* Dataset excerpt *

START

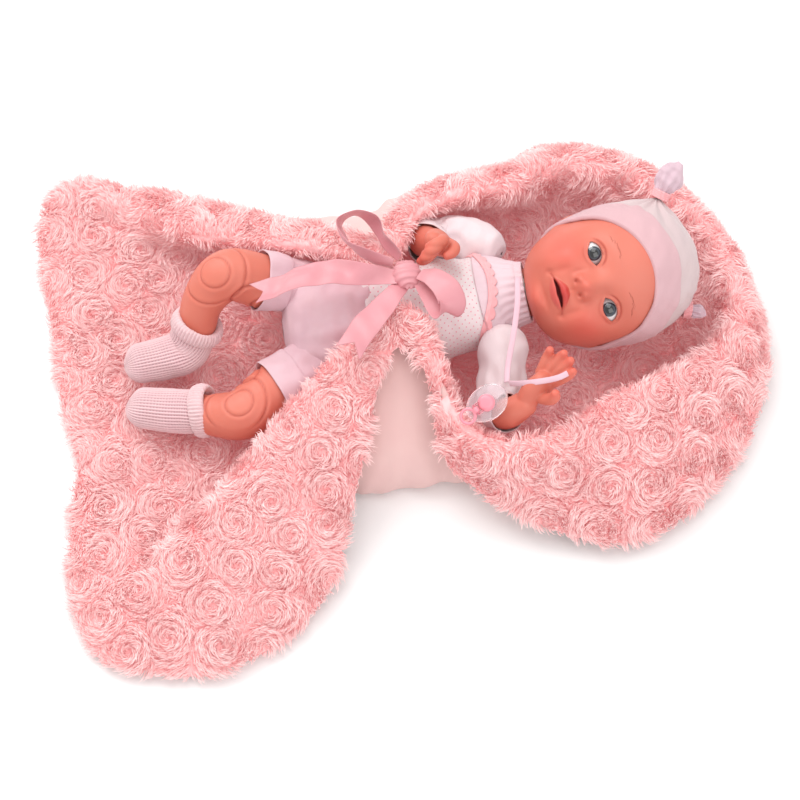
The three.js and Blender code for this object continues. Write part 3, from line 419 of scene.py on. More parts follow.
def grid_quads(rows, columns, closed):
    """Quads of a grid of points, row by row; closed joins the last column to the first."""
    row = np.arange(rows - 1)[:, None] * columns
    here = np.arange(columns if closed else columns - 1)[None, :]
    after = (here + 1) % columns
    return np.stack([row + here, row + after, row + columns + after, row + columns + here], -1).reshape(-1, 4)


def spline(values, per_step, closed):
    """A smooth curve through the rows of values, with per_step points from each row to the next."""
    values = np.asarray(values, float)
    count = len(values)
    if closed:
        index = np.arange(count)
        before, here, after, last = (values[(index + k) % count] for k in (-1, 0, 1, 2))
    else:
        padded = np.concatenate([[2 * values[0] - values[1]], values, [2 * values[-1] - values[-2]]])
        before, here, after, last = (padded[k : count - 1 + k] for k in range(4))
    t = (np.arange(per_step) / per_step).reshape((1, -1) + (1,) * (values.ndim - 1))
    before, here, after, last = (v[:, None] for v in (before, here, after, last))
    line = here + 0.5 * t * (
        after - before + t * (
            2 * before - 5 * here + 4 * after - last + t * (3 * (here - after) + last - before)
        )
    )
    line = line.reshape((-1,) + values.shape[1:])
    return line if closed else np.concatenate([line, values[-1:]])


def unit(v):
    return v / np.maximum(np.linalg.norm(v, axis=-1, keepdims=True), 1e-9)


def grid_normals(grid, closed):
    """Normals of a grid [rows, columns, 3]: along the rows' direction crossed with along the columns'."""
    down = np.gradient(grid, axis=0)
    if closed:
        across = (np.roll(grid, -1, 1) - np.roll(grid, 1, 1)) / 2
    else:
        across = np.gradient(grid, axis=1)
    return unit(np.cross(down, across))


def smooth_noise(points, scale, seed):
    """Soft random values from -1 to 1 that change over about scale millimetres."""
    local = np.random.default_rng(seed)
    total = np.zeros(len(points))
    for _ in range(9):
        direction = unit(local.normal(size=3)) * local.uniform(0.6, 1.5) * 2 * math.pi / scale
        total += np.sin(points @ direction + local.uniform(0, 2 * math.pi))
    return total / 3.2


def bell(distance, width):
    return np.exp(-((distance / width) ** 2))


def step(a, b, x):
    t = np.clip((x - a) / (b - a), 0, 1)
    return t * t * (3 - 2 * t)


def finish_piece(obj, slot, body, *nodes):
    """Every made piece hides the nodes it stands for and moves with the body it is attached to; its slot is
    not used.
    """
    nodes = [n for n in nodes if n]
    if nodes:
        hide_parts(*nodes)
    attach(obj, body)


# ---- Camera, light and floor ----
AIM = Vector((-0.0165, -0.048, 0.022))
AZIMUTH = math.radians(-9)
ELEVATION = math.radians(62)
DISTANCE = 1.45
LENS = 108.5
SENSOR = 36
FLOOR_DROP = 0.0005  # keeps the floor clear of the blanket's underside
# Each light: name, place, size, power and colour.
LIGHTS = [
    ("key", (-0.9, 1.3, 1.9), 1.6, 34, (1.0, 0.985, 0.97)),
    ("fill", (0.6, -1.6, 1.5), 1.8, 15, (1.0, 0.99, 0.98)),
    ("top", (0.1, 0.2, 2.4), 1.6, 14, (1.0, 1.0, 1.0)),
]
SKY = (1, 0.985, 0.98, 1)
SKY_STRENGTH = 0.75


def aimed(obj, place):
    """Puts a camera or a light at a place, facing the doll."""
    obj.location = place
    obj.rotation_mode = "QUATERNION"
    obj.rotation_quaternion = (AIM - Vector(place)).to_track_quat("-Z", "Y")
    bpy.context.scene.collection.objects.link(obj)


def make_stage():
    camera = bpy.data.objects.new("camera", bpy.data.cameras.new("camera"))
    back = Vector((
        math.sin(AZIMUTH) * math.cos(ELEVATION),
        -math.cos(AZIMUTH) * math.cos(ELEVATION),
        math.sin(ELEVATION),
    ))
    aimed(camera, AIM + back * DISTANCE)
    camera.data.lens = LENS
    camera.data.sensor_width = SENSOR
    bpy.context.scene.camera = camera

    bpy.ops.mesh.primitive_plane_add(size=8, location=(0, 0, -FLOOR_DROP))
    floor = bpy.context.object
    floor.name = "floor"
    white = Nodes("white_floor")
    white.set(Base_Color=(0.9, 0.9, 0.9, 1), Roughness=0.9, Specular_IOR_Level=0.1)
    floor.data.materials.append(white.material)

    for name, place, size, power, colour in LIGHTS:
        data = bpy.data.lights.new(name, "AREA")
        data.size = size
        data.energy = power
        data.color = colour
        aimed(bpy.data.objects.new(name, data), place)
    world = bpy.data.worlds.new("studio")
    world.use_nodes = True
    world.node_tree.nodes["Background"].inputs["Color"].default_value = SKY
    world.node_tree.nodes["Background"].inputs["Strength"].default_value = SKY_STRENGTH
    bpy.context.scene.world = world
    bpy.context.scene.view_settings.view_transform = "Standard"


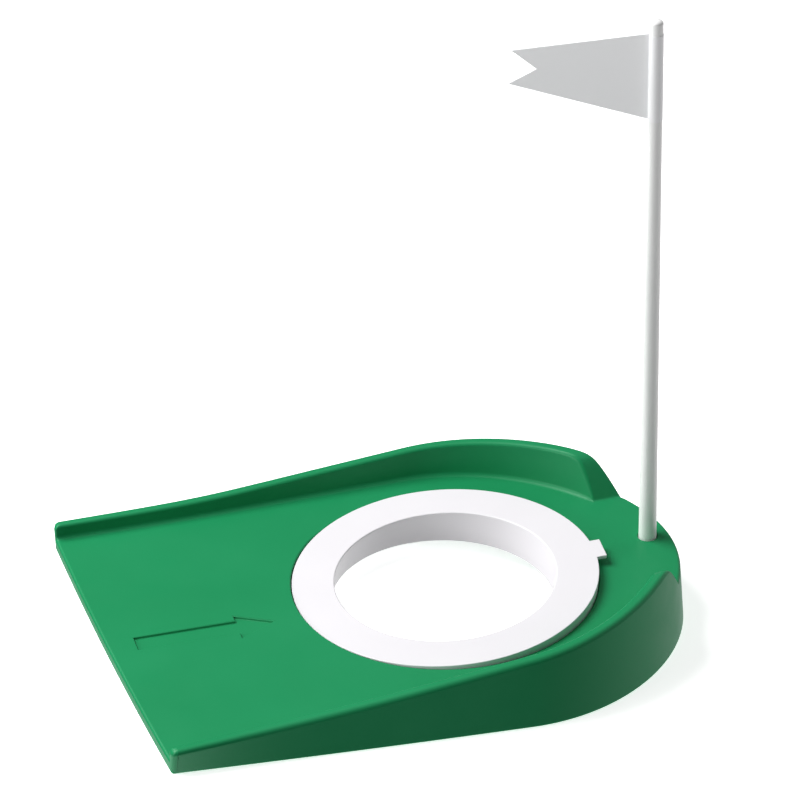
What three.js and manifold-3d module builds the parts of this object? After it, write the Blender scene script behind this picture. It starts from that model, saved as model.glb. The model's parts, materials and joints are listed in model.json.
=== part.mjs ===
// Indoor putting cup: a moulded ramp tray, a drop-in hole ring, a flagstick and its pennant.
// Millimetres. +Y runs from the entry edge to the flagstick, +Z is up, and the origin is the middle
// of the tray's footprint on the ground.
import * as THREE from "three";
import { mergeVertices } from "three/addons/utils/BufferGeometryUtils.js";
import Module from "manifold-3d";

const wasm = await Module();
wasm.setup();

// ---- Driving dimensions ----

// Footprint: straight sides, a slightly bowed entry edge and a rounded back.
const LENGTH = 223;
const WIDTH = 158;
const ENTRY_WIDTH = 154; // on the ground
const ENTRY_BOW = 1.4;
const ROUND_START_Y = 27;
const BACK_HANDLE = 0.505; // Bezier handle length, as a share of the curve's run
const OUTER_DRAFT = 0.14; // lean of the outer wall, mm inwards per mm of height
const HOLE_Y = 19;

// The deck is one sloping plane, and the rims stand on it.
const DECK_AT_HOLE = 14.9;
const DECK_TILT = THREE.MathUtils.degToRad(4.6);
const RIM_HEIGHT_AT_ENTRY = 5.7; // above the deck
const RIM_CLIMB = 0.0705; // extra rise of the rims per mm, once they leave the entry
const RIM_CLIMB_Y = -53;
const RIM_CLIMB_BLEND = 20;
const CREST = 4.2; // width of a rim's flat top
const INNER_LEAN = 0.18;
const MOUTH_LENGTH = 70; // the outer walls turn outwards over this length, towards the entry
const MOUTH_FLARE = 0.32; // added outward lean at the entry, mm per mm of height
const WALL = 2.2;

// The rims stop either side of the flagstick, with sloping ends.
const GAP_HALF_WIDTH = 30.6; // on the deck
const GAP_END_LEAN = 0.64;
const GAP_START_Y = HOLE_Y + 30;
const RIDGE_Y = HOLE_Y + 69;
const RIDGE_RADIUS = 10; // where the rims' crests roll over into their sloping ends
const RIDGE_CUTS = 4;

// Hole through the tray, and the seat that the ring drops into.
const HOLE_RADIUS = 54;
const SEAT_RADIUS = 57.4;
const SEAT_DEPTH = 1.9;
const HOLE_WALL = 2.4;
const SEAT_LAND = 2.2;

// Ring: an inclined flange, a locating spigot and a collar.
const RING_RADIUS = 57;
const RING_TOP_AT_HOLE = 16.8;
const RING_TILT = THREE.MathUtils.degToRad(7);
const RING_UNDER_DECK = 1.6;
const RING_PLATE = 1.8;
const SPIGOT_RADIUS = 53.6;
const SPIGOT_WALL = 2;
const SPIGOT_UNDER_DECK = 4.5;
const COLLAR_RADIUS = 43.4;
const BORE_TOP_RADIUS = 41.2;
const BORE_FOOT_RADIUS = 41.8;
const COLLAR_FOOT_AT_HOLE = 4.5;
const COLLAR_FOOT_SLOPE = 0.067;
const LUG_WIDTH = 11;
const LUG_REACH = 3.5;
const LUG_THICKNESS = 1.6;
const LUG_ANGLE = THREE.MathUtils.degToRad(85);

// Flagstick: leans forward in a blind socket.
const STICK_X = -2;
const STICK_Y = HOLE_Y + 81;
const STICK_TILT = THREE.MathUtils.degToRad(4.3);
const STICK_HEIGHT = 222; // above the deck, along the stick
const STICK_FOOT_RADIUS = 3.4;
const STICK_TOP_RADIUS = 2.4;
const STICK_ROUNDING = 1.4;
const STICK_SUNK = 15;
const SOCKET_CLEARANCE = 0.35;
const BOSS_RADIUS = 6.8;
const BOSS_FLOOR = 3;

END

* WHAT YOU SHOULD DO *
Take the lines from the start of the records through the line holding "return unit(np.cross(down, across))", both included, and please print them exactly, with nothing else.

* EXERCISE ANSWER *
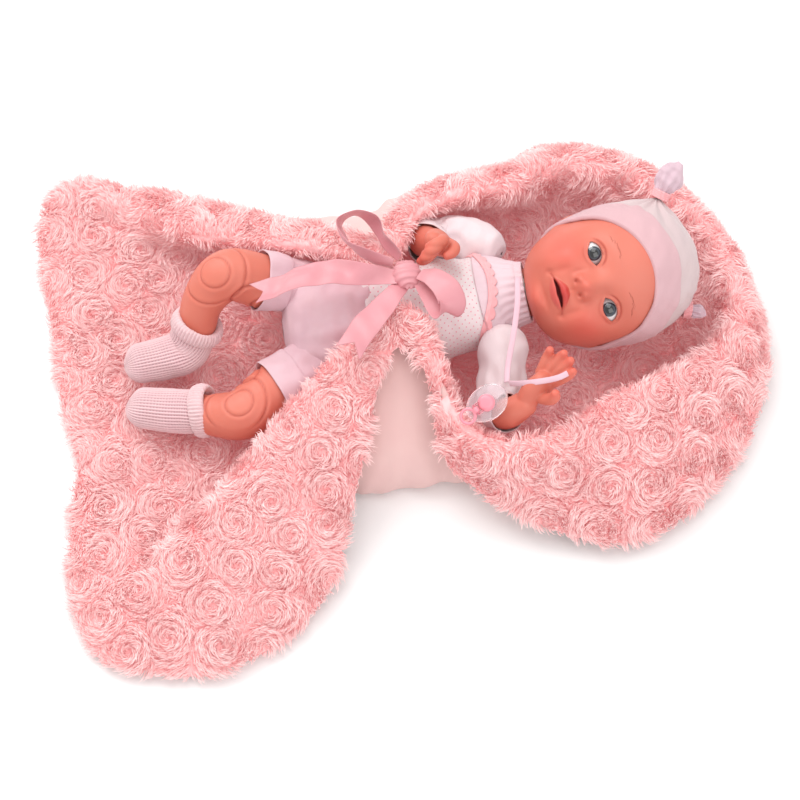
The three.js and Blender code for this object continues. Write part 3, from line 419 of scene.py on. More parts follow.
def grid_quads(rows, columns, closed):
    """Quads of a grid of points, row by row; closed joins the last column to the first."""
    row = np.arange(rows - 1)[:, None] * columns
    here = np.arange(columns if closed else columns - 1)[None, :]
    after = (here + 1) % columns
    return np.stack([row + here, row + after, row + columns + after, row + columns + here], -1).reshape(-1, 4)


def spline(values, per_step, closed):
    """A smooth curve through the rows of values, with per_step points from each row to the next."""
    values = np.asarray(values, float)
    count = len(values)
    if closed:
        index = np.arange(count)
        before, here, after, last = (values[(index + k) % count] for k in (-1, 0, 1, 2))
    else:
        padded = np.concatenate([[2 * values[0] - values[1]], values, [2 * values[-1] - values[-2]]])
        before, here, after, last = (padded[k : count - 1 + k] for k in range(4))
    t = (np.arange(per_step) / per_step).reshape((1, -1) + (1,) * (values.ndim - 1))
    before, here, after, last = (v[:, None] for v in (before, here, after, last))
    line = here + 0.5 * t * (
        after - before + t * (
            2 * before - 5 * here + 4 * after - last + t * (3 * (here - after) + last - before)
        )
    )
    line = line.reshape((-1,) + values.shape[1:])
    return line if closed else np.concatenate([line, values[-1:]])


def unit(v):
    return v / np.maximum(np.linalg.norm(v, axis=-1, keepdims=True), 1e-9)


def grid_normals(grid, closed):
    """Normals of a grid [rows, columns, 3]: along the rows' direction crossed with along the columns'."""
    down = np.gradient(grid, axis=0)
    if closed:
        across = (np.roll(grid, -1, 1) - np.roll(grid, 1, 1)) / 2
    else:
        across = np.gradient(grid, axis=1)
    return unit(np.cross(down, across))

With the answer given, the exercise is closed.